Deutlicher Rückzug von Menschen des täglichen Umfelds. Aggression bei besorgter Zuwendung mit ersten Tendenzen zu paranoidem Verhalten – jeder wird mit Skepsis und Misstrauen behandelt. Ein Gefühl der Überforderung bei alltäglichen Aufgaben stellt sich ein. Ausreden, Selbstmitleid, Gleichgültigkeit und Lethargie bestimmen den Alltag.

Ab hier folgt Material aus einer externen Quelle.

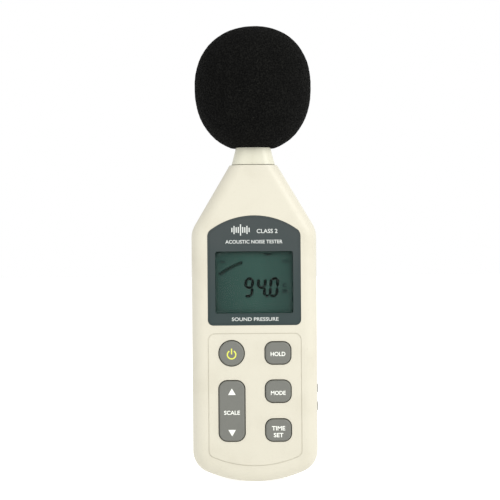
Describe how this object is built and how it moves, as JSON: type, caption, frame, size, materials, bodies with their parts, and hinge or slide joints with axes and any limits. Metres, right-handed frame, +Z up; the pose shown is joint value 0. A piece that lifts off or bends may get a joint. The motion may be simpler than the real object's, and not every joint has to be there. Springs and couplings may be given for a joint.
{
  "type": "sound level meter",
  "caption": "Hand-held sound level meter: tapered casing with display and keys, collared microphone under a pull-off foam windscreen, battery cover and tripod thread at the back.",
  "frame": {"origin": "mouth of the tripod thread, on the flat back of the casing", "axes": "+Z up along the casing towards the microphone, +Y out of the back along the tripod thread, +X to the right seen from the front"},
  "size_m": [0.0705, 0.066, 0.256],
  "materials": {
    "casing_plastic": "fine-textured ABS, warm cream",
    "collar_plastic": "smooth satin ABS, warm cream",
    "panel_plastic": "fine satin charcoal",
    "window_acrylic": "clear polished",
    "display_glass": "polarised, grey-green",
    "backlight_diffuser": "milky diffuser",
    "moulded_white": "plain moulded nylon",
    "strip_rubber": "layered silicone",
    "board_laminate": "solder-masked glass epoxy",
    "chip_resin": "moulded epoxy",
    "capacitor_can": "drawn can",
    "crystal_can": "plated can",
    "socket_plastic": "black moulded",
    "trimmer_plastic": "blue moulded",
    "trimmer_brass": "turned",
    "keypad_rubber": "silicone",
    "key_plastic": "fine matt, olive grey",
    "pill_carbon": "carbon-loaded rubber",
    "cell_jacket": "printed sleeve over a drawn can",
    "contact_steel": "nickel plated spring steel",
    "lead_red": "vinyl insulation",
    "lead_black": "vinyl insulation",
    "lead_grey": "screened cable jacket",
    "pad_foam": "closed-cell foam",
    "screw_steel": "zinc plated",
    "insert_brass": "turned",
    "label_film": "satin film",
    "barrel_metal": "anodised",
    "capsule_metal": "nickel plated",
    "seal_rubber": "nitrile",
    "windscreen_foam": "open-cell polyurethane foam"
  },
  "bodies": {
    "casing": {"analog_chips": "chip_resin", "backlight_panel": "backlight_diffuser", "barrel_seal": "seal_rubber", "battery_cells": "cell_jacket", "battery_connector": "moulded_white", "battery_contact_plates": "contact_steel", "battery_lead_black": "lead_black", "battery_lead_red": "lead_red", "battery_springs": "contact_steel", "board_screws": "screw_steel", "casing_screws": "screw_steel", "crystal": "crystal_can", "dc_jack": "socket_plastic", "display_panel": "panel_plastic", "display_window": "window_acrylic", "elastomer_strips": "strip_rubber", "electrolytic_capacitors": "capacitor_can", "front_shell": "casing_plastic", "keypad_mat": "keypad_rubber", "keypad_webs": "keypad_rubber", "lcd_frame": "moulded_white", "lcd_front_glass": "display_glass", "lcd_rear_glass": "display_glass", "main_board": "board_laminate", "mic_barrel": "barrel_metal", "mic_capsule": "capsule_metal", "mic_connector": "moulded_white", "mic_grid": "capsule_metal", "mic_insulator": "moulded_white", "mic_lead": "lead_grey", "microcontroller": "chip_resin", "neck_collar": "collar_plastic", "output_jack": "socket_plastic", "rating_label": "label_film", "rear_shell": "casing_plastic", "smd_parts": "chip_resin", "trimmer_body": "trimmer_plastic", "tripod_insert": "insert_brass"},
    "windscreen": {"windscreen": "windscreen_foam"},
    "power_key": {"power_key": "key_plastic", "power_key_pill": "pill_carbon"},
    "max_key": {"max_key": "key_plastic", "max_key_pill": "pill_carbon"},
    "level_key": {"level_key": "key_plastic", "level_key_pills": "pill_carbon"},
    "weighting_key": {"weighting_key": "key_plastic", "weighting_key_pill": "pill_carbon"},
    "response_key": {"response_key": "key_plastic", "response_key_pill": "pill_carbon"},
    "trimmer_rotor": {"trimmer_rotor": "trimmer_brass"},
    "battery_cover": {"battery_cover": "casing_plastic", "battery_cover_pad": "pad_foam"}
  },
  "joints": [
    {"name": "windscreen_pull", "type": "slide", "parent": "casing", "child": "windscreen", "axis": [0, 0, 1], "range_m": [0, 0.05]},
    {"name": "power_key_press", "type": "slide", "parent": "casing", "child": "power_key", "axis": [0, 1, 0], "range_m": [0, 0.0011], "stiffness_N_per_m": 900, "deforming": ["keypad_webs"]},
    {"name": "max_key_press", "type": "slide", "parent": "casing", "child": "max_key", "axis": [0, 1, 0], "range_m": [0, 0.0011], "stiffness_N_per_m": 900, "deforming": ["keypad_webs"]},
    {"name": "weighting_key_press", "type": "slide", "parent": "casing", "child": "weighting_key", "axis": [0, 1, 0], "range_m": [0, 0.0011], "stiffness_N_per_m": 900, "deforming": ["keypad_webs"]},
    {"name": "response_key_press", "type": "slide", "parent": "casing", "child": "response_key", "axis": [0, 1, 0], "range_m": [0, 0.0011], "stiffness_N_per_m": 900, "deforming": ["keypad_webs"]},
    {"name": "level_key_rock", "type": "hinge", "parent": "casing", "child": "level_key", "pos_m": [-0.0129, -0.0299, -0.0556], "axis": [1, 0, 0], "range_deg": [-3, 3], "stiffness_Nm_per_rad": 0.12, "deforming": ["keypad_webs"]},
    {"name": "trimmer_turn", "type": "hinge", "parent": "casing", "child": "trimmer_rotor", "pos_m": [0.031, -0.0218, -0.0338], "axis": [1, 0, 0], "range_deg": [-135, 135]},
    {"name": "battery_cover_swing", "type": "hinge", "parent": "casing", "child": "battery_cover", "pos_m": [0, 0, -0.0778], "axis": [-1, 0, 0], "range_deg": [0, 75]}
  ]
}
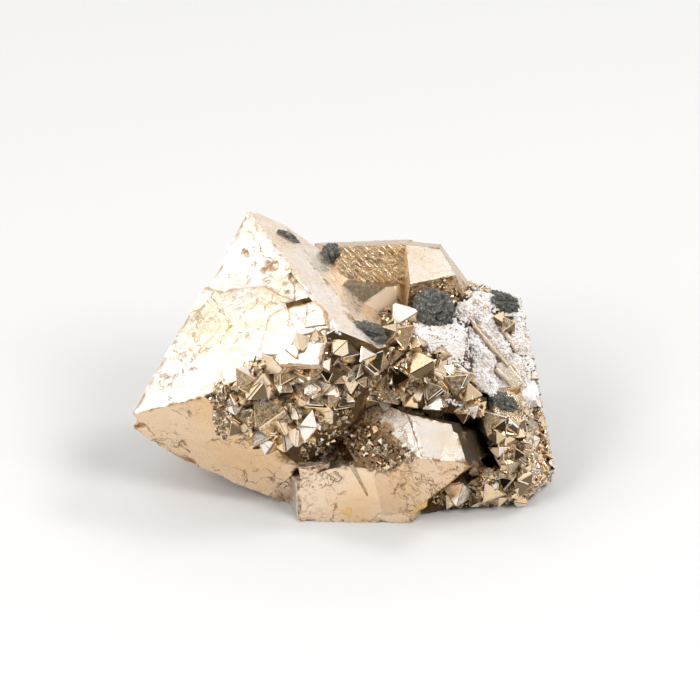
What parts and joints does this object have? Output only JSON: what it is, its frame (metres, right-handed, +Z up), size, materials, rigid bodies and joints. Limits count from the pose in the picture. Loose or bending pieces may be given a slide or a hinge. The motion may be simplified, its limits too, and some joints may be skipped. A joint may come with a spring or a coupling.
{
  "type": "pyrite specimen",
  "caption": "Hand-sized pyrite cluster: one large octahedron with smaller crystals grown round it, dark sphalerite lumps and a white quartz crust.",
  "frame": {"origin": "on the flat broken base, under the middle of the whole specimen's box", "axes": "+Z up from the base, -Y towards the display side with the left druse and the front crystals, +X to the right as seen from there"},
  "size_m": [0.0844, 0.0671, 0.0489],
  "materials": {
    "pyrite": "bright metallic lustre, pale brassy gold, with brown staining in the cracks",
    "quartz": "white, fine-grained, dull to glistening",
    "sphalerite": "dark grey-green, rough, resinous to dull"
  },
  "bodies": {
    "root": {"pyrite_cluster": "pyrite", "quartz_crust": "quartz", "sphalerite_large": "sphalerite", "sphalerite_middle": "sphalerite", "sphalerite_low": "sphalerite", "sphalerite_edge": "sphalerite", "sphalerite_flat": "sphalerite", "sphalerite_back": "sphalerite"}
  },
  "joints": []
}
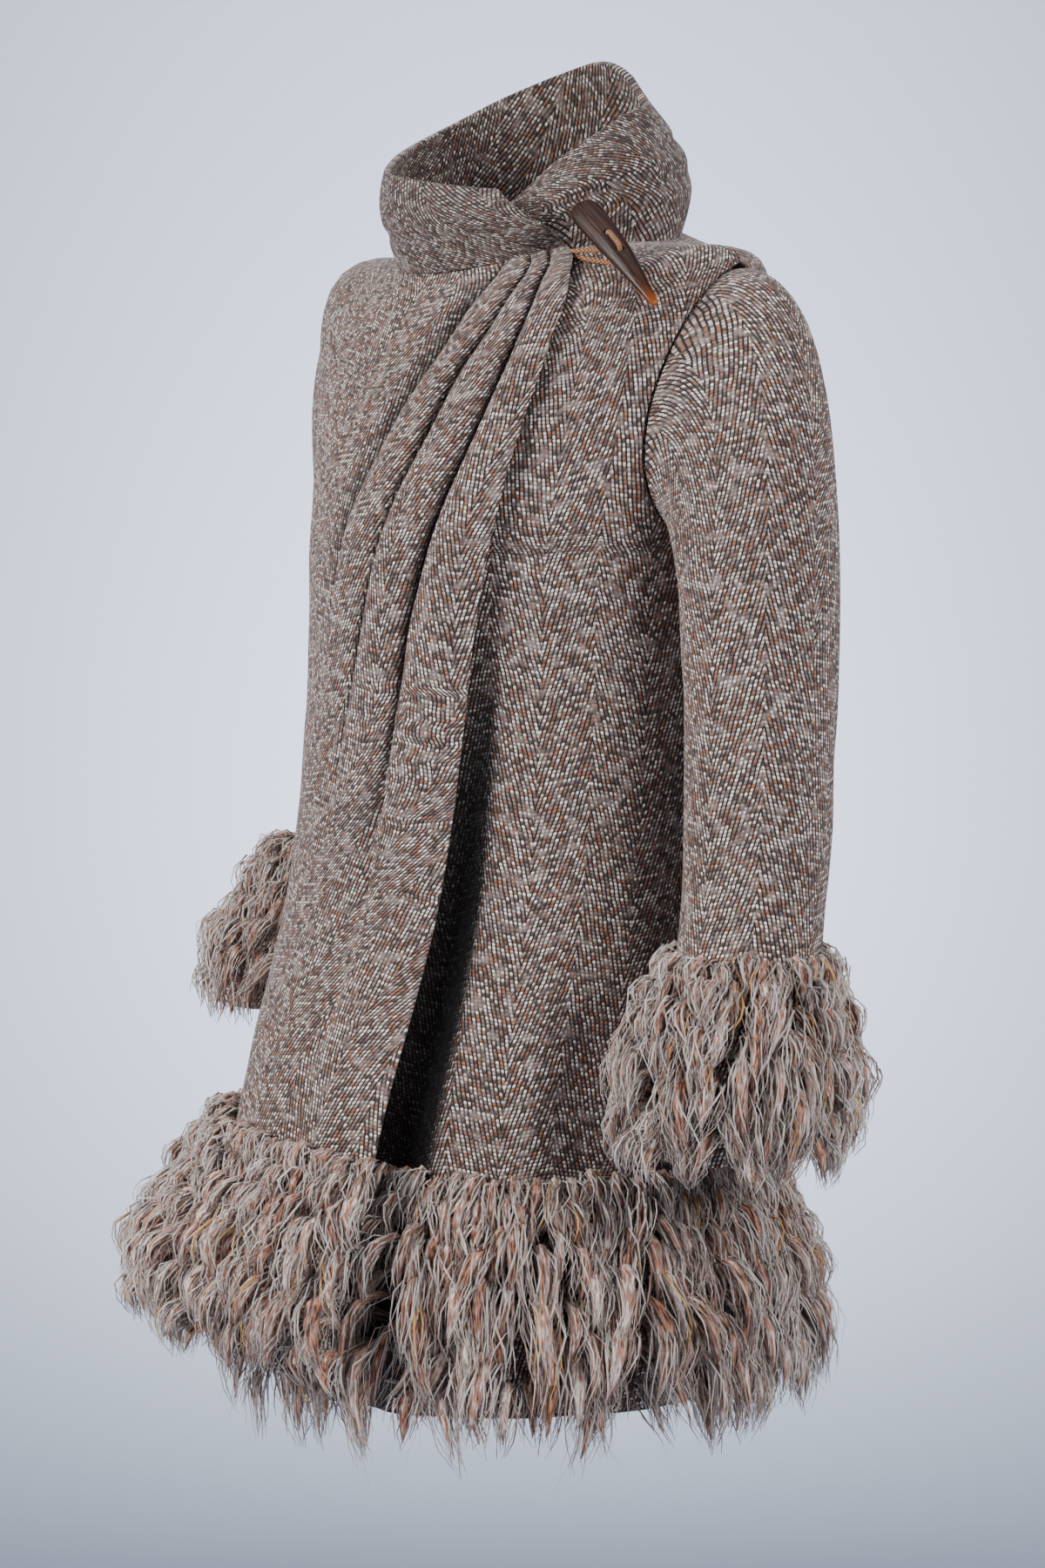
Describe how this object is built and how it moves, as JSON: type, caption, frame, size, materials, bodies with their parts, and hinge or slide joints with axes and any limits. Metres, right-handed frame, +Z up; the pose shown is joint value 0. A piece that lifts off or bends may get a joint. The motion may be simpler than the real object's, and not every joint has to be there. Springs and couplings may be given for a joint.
{
  "type": "wool coat",
  "caption": "Hollow wool tweed coat as worn: front wrapped over in slanting pleats, funnel collar closed by a horn toggle on a cord loop, long sleeves, yarn fringe round hem and cuffs.",
  "frame": {"origin": "the middle of the collar seam, level with the neck, where neck and shoulders carry the coat", "axes": "+Z up along the wearer, -Y the way the wearer faces, +X to the wearer's left"},
  "size_m": [0.6743, 0.4742, 0.9273],
  "materials": {
    "tweed": "brushed herringbone wool tweed",
    "fringe_yarn": "brushed wool yarn locks",
    "horn": "polished dark horn",
    "loop_cord": "braided cord"
  },
  "bodies": {
    "root": {"front_right": "tweed", "front_left": "tweed", "back": "tweed", "sleeve_left": "tweed", "sleeve_right": "tweed", "collar": "tweed", "fringe_front_right_1": "fringe_yarn", "fringe_front_right_2": "fringe_yarn", "fringe_front_right_3": "fringe_yarn", "fringe_front_left_1": "fringe_yarn", "fringe_front_left_2": "fringe_yarn", "fringe_front_left_3": "fringe_yarn", "fringe_back_1": "fringe_yarn", "fringe_back_2": "fringe_yarn", "fringe_back_3": "fringe_yarn", "fringe_cuff_left_1": "fringe_yarn", "fringe_cuff_left_2": "fringe_yarn", "fringe_cuff_left_3": "fringe_yarn", "fringe_cuff_right_1": "fringe_yarn", "fringe_cuff_right_2": "fringe_yarn", "fringe_cuff_right_3": "fringe_yarn", "toggle": "horn", "toggle_loop": "loop_cord"}
  },
  "joints": []
}
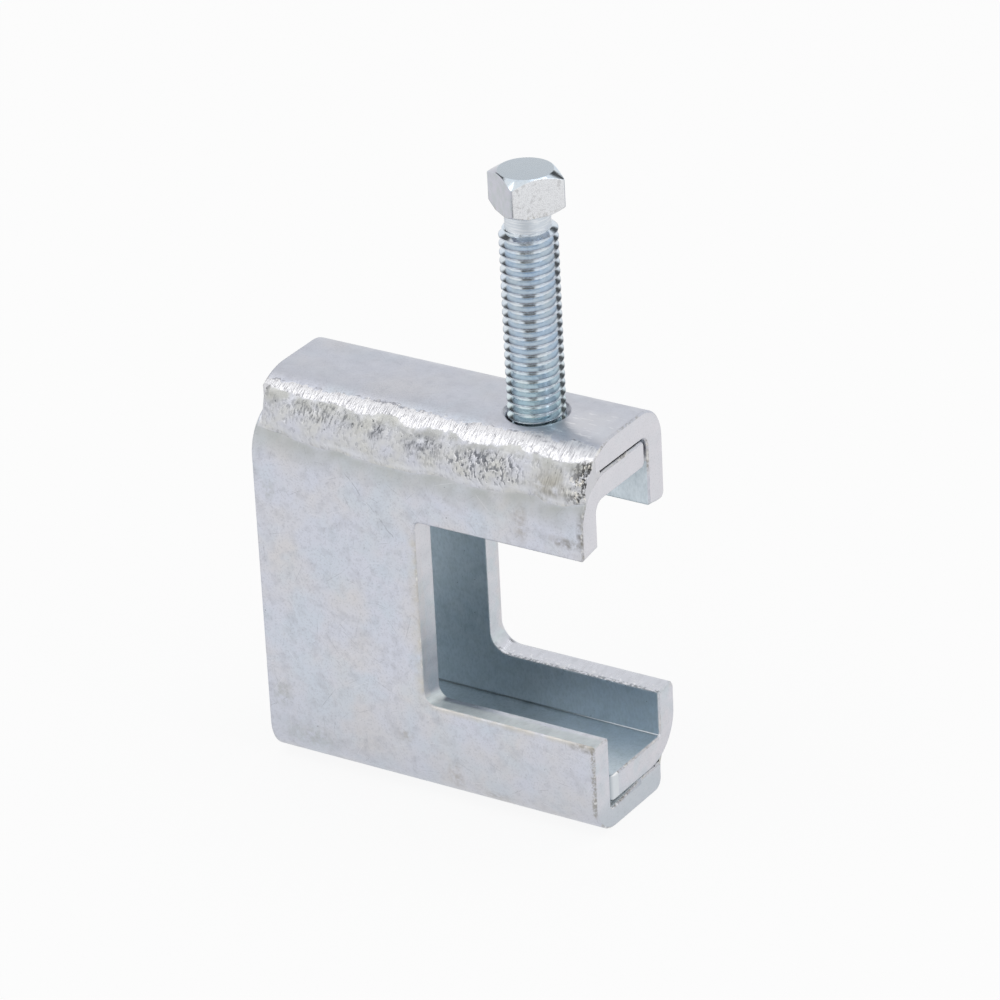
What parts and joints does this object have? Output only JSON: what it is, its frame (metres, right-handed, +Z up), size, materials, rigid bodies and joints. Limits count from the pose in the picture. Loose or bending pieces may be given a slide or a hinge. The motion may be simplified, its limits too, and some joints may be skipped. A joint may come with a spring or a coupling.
{
  "type": "beam clamp",
  "caption": "Heavy C-shaped beam clamp of lapped, welded and zinc-plated steel plate with a square-head set screw down through its upper jaw.",
  "frame": {"origin": "middle of the length and width, on the plane the clamp stands on", "axes": "+X out of the open jaws, +Y across the webs away from the side with the long weld, +Z up along the set screw"},
  "size_m": [0.0846, 0.0338, 0.1471],
  "materials": {
    "plated_plate": "bright zinc plate over hot-rolled plate, satin with stains and scratches",
    "plated_weld": "zinc plated weld bead, partly ground",
    "plated_screw": "bright zinc plated, cold-formed and threaded"
  },
  "bodies": {
    "clamp_frame": {"near_half": "plated_plate", "far_half": "plated_plate", "top_weld": "plated_weld", "bottom_weld": "plated_weld"},
    "screw": {"set_screw": "plated_screw"}
  },
  "joints": [
    {"name": "screw_feed", "type": "slide", "parent": "clamp_frame", "child": "screw", "axis": [0, 0, -1], "range_m": [-0.003, 0.0468]}
  ]
}
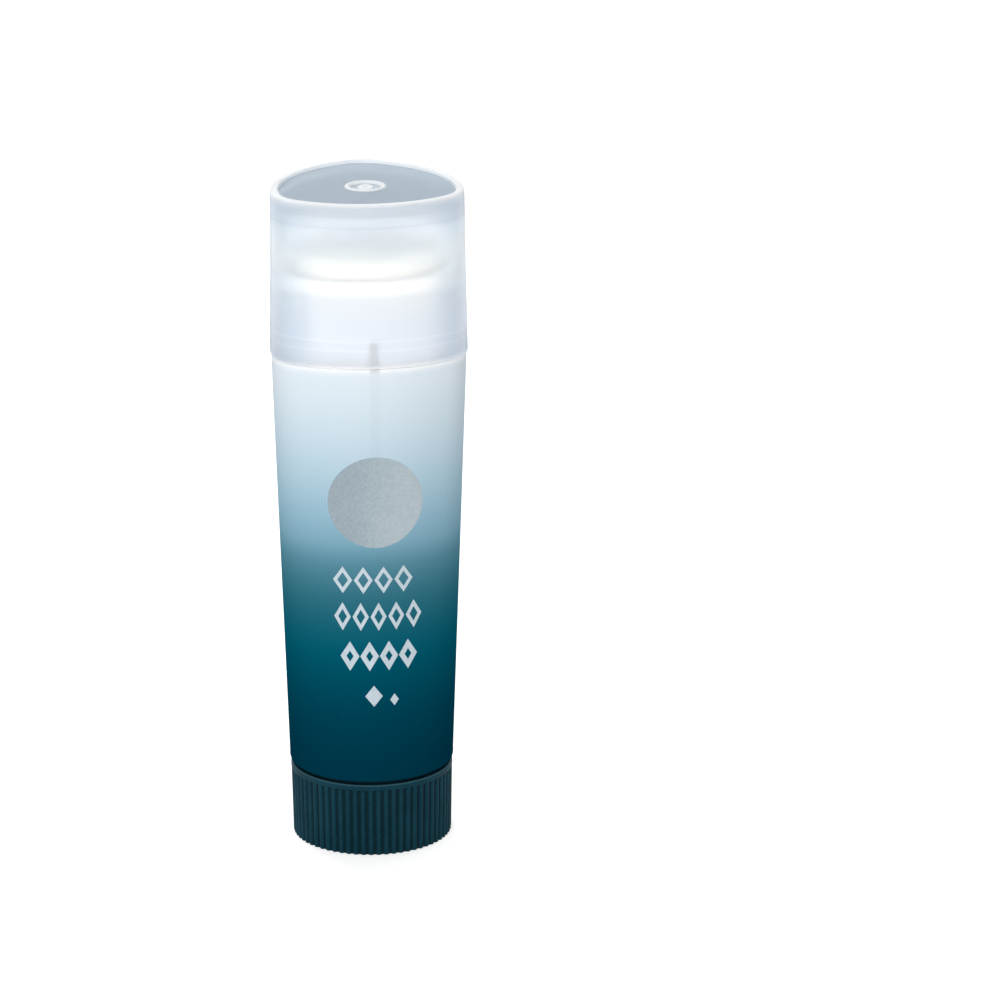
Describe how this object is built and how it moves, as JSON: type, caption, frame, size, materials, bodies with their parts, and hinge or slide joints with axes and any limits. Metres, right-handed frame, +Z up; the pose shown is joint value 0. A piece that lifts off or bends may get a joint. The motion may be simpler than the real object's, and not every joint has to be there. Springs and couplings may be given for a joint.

Betroffene schildern diese Phase als ein Gefühl der Abgestorbenheit und Taubheit. Sie können sich nicht mehr fühlen und funktionieren lediglich. Psychosomatische Beschwerden, also durch die psychische Belastung ausgelöste körperliche Beschwerden zeigen sich in dieser Phase immer häufiger.
Diese Phase ist geprägt von Schwermütigkeit, Einsamkeit und häufig auch Suchtverhalten zur Kompensation. Teilweise treten Panikattacken, Phobien und Angstzustände auf. Das Gefühl der inneren Leere und Nutzlosigkeit überdeckt alle anderen Emotionen.
Die elfte Phase zeigt sich in Symptomen, die einer Depression gleich kommen. Die Einstellung zu sich selbst, zum Leben und zum eigenen Umfeld ist durchgehend negativ geprägt, alles erscheint sinn- und hoffnungslos. Die körperlichen Symptome verstärken sich, sodass ein Bedürfnis nach dauerndem Schlaf alltäglich wird. Erschöpfung, Verzweiflung und suizidale Gedanken bestimmen den Tagesablauf.
Die zwölfte Phase wird als medizinischer Notfall angesehen. Der Betroffene erleidet einen Zusammenbruch auf körperlicher, psychischer und auch emotionaler Ebene, ohne Hilfe ist ein Suizidversuch in dieser Phase nicht ausgeschlossen.